▶ Directions for this task: Transcribe the stretch of entries below from the line with "Turn this picture" through the line with "GAP = 0.0003", exactly and with both ends included; leave out all other lines.

Records:
+ + + + +
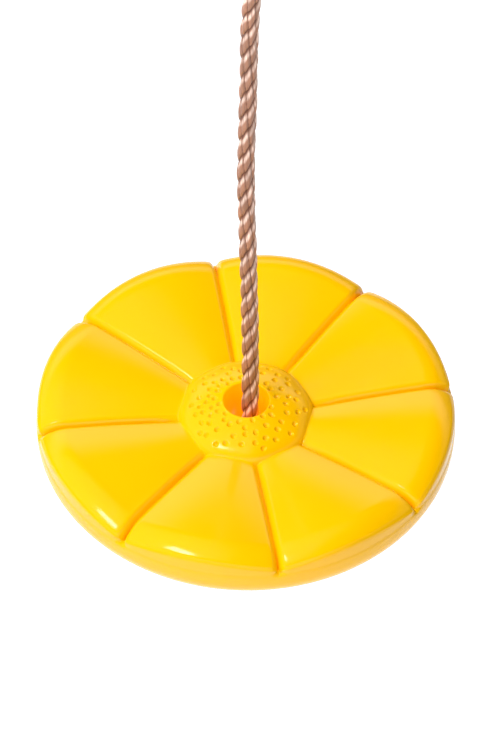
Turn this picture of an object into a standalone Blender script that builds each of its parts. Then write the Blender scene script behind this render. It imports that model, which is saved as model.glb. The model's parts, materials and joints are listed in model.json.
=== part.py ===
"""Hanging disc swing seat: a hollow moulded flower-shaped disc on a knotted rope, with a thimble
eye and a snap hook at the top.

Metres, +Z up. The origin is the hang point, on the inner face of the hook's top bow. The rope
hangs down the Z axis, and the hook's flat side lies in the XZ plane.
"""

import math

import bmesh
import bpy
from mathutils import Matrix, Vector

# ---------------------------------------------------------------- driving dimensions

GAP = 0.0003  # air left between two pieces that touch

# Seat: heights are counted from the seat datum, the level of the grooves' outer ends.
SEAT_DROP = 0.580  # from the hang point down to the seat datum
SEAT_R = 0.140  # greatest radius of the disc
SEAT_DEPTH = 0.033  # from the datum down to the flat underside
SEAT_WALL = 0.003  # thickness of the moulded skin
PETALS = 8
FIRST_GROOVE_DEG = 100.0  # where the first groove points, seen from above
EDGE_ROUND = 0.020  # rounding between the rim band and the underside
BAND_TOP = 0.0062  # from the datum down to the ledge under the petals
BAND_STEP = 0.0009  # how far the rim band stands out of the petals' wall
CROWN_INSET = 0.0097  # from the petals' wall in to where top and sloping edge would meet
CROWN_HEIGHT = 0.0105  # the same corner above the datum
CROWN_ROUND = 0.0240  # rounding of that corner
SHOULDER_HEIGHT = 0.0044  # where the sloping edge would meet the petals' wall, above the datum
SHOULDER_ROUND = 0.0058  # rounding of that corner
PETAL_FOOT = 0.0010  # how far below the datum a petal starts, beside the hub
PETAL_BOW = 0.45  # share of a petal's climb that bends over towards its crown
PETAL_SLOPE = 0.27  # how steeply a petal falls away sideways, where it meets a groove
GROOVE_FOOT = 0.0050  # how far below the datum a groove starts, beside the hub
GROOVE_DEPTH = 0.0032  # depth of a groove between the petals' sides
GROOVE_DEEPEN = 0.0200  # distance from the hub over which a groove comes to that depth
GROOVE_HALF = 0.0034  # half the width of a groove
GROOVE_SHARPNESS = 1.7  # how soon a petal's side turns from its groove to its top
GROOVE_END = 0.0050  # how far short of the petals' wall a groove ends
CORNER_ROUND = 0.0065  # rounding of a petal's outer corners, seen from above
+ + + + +
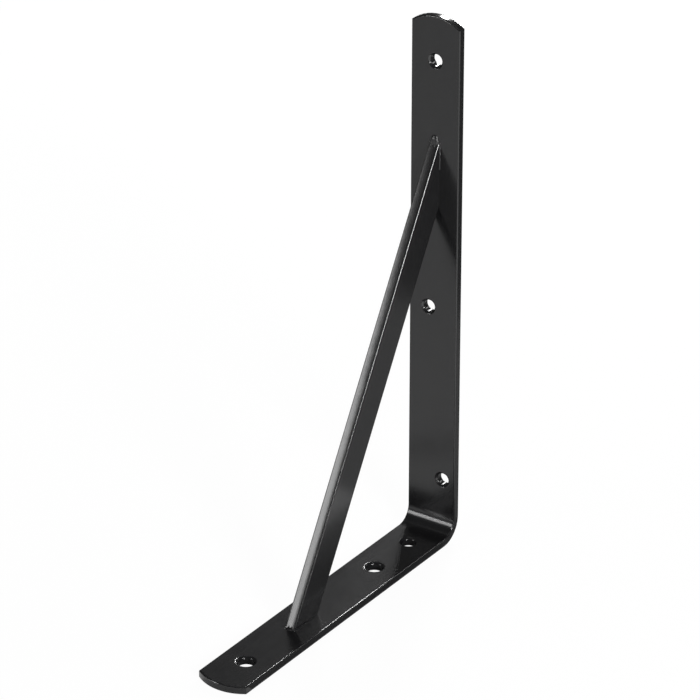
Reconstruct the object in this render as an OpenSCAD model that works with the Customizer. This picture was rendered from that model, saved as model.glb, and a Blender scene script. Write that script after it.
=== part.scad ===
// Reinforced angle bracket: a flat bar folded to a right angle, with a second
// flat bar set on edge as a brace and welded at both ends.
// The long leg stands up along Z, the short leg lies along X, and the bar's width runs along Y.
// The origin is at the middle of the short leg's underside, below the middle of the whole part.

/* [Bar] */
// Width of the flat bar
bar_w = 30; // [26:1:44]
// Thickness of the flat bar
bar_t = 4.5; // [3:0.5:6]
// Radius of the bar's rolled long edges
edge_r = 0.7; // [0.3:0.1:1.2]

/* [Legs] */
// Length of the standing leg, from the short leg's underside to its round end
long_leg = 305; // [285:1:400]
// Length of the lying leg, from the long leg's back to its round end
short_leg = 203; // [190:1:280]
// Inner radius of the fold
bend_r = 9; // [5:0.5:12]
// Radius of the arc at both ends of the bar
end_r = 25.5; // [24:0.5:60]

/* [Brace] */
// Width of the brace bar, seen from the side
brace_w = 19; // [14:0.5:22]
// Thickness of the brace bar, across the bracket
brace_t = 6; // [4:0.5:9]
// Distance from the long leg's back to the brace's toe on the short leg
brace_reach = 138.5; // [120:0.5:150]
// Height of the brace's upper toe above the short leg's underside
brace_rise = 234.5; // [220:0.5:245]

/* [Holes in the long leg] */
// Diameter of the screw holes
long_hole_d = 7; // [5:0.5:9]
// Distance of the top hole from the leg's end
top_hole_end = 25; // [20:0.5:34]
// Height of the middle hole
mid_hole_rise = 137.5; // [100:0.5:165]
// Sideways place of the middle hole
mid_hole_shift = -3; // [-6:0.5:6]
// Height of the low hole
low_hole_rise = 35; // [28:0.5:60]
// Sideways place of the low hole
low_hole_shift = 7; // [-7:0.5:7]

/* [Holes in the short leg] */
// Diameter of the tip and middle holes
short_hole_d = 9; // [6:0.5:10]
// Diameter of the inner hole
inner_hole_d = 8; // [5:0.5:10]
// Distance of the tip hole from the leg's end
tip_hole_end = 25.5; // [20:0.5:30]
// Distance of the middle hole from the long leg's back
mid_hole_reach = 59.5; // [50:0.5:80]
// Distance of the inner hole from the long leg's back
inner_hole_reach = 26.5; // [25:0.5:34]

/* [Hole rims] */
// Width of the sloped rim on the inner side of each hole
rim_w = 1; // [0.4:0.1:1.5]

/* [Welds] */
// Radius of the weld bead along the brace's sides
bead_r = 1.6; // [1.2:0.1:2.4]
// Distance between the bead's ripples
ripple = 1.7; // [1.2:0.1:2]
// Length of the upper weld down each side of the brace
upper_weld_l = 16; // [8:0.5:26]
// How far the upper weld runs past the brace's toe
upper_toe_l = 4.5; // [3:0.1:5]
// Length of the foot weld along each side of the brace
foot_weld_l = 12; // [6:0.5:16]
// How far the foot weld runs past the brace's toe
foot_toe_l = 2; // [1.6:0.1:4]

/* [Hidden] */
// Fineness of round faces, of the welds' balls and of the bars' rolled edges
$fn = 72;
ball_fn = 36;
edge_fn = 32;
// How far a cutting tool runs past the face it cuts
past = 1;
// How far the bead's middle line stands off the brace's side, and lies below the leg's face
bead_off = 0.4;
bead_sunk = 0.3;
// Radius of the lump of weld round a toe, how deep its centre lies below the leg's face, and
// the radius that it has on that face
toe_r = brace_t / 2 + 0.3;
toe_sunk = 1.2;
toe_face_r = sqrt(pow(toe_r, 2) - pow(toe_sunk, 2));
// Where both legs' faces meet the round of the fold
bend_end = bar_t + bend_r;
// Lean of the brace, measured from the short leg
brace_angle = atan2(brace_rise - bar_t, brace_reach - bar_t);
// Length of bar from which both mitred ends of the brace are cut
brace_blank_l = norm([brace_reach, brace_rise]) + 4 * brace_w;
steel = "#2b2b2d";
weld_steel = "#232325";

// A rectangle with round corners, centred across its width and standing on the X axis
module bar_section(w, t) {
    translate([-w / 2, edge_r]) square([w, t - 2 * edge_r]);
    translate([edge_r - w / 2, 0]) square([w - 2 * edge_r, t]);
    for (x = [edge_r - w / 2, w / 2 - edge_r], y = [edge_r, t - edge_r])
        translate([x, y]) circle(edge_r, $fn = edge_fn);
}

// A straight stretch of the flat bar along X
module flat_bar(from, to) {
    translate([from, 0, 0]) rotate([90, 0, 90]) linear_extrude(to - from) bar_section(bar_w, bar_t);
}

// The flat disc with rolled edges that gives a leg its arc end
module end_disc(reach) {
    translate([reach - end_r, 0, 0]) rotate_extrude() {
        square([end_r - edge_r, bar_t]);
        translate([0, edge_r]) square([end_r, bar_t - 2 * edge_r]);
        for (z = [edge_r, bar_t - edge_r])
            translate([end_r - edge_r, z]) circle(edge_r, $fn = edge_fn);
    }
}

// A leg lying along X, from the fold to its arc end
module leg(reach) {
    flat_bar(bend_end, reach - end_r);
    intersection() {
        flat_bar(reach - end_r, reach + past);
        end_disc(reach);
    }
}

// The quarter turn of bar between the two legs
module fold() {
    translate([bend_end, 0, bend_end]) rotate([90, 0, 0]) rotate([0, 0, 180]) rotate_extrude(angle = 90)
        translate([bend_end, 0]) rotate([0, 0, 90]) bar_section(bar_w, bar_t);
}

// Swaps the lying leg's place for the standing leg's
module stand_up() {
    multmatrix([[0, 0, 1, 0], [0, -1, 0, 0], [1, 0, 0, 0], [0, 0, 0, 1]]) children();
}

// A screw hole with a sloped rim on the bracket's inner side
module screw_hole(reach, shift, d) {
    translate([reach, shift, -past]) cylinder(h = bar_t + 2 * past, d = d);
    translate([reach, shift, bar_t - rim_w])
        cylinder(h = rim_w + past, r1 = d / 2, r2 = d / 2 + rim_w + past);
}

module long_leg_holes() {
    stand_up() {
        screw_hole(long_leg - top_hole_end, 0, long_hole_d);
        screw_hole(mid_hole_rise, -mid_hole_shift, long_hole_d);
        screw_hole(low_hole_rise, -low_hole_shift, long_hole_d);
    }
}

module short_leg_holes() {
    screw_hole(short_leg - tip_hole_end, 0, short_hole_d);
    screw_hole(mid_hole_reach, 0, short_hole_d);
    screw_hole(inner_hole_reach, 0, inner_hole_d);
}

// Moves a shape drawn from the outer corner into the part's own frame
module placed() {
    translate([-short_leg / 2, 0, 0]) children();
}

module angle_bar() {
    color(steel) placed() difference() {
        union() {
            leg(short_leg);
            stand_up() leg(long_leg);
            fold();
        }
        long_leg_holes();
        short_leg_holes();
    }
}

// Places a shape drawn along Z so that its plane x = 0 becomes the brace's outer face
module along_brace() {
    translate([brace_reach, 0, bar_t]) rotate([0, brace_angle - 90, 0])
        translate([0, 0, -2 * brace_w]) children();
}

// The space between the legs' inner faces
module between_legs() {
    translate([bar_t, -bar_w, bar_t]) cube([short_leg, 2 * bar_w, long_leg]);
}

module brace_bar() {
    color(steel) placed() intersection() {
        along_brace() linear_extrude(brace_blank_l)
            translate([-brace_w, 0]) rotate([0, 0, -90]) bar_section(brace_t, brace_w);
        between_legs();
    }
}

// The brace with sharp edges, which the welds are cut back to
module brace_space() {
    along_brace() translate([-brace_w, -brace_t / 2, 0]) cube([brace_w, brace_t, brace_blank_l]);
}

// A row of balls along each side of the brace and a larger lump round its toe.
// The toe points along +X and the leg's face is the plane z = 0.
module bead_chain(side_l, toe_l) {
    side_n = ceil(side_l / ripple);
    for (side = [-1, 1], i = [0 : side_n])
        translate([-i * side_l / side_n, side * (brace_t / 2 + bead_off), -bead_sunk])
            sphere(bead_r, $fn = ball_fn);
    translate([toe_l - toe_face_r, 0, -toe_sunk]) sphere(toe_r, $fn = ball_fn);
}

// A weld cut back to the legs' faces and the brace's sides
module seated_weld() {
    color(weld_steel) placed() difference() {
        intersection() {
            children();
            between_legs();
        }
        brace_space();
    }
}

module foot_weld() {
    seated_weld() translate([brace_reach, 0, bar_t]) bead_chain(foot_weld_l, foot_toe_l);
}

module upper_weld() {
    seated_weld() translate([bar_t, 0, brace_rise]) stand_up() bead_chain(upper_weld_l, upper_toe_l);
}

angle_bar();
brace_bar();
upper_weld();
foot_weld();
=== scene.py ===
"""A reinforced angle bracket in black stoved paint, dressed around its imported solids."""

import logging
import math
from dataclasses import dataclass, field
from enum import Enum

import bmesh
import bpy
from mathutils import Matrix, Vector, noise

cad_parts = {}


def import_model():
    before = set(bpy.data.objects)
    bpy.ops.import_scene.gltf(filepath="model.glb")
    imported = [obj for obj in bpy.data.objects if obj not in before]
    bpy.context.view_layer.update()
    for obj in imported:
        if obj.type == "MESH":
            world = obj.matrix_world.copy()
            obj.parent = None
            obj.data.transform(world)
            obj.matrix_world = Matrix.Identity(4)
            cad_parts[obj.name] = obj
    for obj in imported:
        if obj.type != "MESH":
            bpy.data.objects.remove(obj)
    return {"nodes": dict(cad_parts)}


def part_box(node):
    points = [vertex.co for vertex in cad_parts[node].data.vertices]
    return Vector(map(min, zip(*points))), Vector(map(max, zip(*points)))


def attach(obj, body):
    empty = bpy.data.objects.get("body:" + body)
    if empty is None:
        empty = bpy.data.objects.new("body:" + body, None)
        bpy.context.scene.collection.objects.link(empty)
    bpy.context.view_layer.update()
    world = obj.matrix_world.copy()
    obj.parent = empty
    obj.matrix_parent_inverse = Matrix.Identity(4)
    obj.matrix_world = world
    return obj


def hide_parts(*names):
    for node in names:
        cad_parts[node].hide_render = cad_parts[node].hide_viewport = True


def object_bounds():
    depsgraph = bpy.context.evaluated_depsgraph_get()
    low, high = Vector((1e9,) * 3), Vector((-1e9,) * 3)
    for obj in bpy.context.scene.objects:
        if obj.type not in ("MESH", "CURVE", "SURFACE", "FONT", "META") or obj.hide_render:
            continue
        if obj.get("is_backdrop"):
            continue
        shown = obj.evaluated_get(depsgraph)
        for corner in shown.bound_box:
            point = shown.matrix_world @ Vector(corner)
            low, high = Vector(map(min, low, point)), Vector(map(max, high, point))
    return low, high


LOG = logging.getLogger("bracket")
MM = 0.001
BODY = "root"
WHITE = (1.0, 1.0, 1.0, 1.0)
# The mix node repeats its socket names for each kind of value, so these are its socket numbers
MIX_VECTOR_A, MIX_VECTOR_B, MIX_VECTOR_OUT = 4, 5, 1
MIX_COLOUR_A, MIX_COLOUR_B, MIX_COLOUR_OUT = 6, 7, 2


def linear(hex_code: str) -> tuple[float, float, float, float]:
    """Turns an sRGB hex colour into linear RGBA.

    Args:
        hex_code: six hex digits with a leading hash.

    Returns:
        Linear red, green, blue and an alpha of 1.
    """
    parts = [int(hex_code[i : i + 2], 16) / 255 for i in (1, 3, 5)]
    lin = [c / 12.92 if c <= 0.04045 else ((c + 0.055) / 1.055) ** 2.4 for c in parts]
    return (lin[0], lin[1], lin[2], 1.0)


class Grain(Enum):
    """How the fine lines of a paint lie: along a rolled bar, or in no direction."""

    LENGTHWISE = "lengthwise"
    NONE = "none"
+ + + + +
▶ The reply:
Turn this picture of an object into a standalone Blender script that builds each of its parts. Then write the Blender scene script behind this render. It imports that model, which is saved as model.glb. The model's parts, materials and joints are listed in model.json.
=== part.py ===
"""Hanging disc swing seat: a hollow moulded flower-shaped disc on a knotted rope, with a thimble
eye and a snap hook at the top.

Metres, +Z up. The origin is the hang point, on the inner face of the hook's top bow. The rope
hangs down the Z axis, and the hook's flat side lies in the XZ plane.
"""

import math

import bmesh
import bpy
from mathutils import Matrix, Vector

# ---------------------------------------------------------------- driving dimensions

GAP = 0.0003  # air left between two pieces that touch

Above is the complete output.